Fredrick Winslow Taylor
Frederick Winslow Taylor
Frederick Taylor’s time and motion studies of efficient workers in factories would lead to ideas that would revolutionise industrial production and management. His work influenced Henry Ford in the design of his motorcar production line. The efficiencies and rationalism of Taylor’s methods are the inspiration for the government of Zamyatin’s One State, which finds a similar treatment of Henry Ford in Aldous Huxley’s Brave New World.
Metropolis Clock
Fritz Lang’s Metropolis (1927) was a German film set in the future that told the story of a worker uprising led by a charismatic Maria who has also been incarnated as an evil robot, and Freder, who falls in love with her. In an iconic scene which was later parodied in Queen’s film clip for their song, Radio Ga Ga, Freder relieves a worker at his machine, and is forced to contort his own body to the inhuman dictates of industry.
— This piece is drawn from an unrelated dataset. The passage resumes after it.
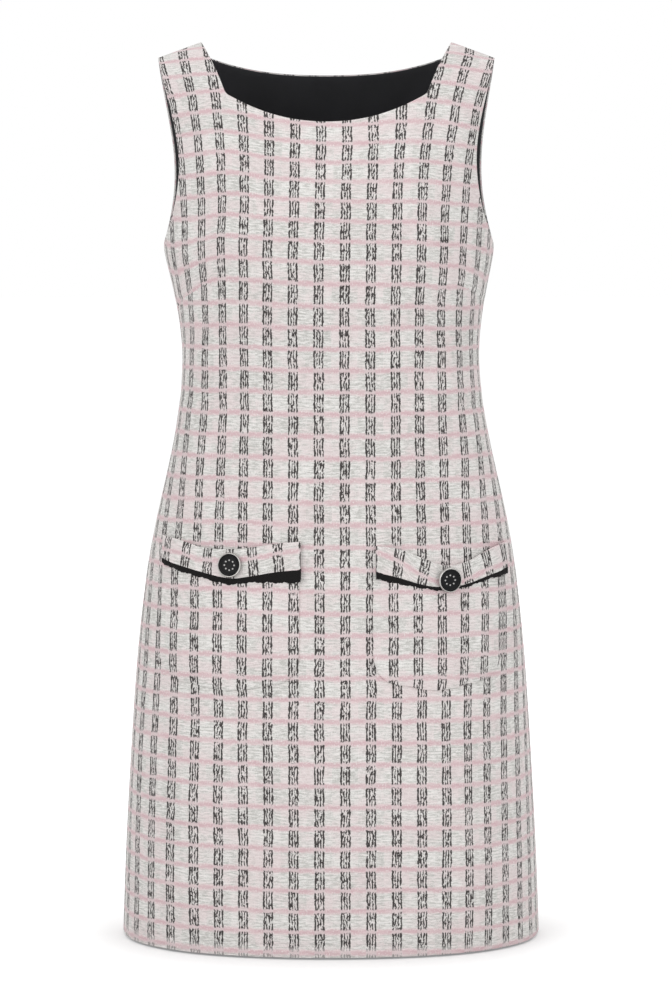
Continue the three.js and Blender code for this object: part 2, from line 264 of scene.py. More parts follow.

The machine assumes the face of a ten hour clock, emphasising the importance of time to industry and capital. The use of the twenty-four hour clock in We, uncommon at the time, is also significant, as it emphasises the subjection of the individual to the routines and demands of One State.
The Expulsion from Eden
The Expulsion from Eden
The story of the expulsion of Adam and Eve from Eden is one of several biblical references in We. References to religion help create dichotomies that represent the conflicting ethos of the individual and the collective: between religion and rationalism, humanity and the machine, freedom and lack of freedom, happiness and unhappiness, all usually expressed in paradoxical ways which underpin the ideological alienation we are meant to feel for One State.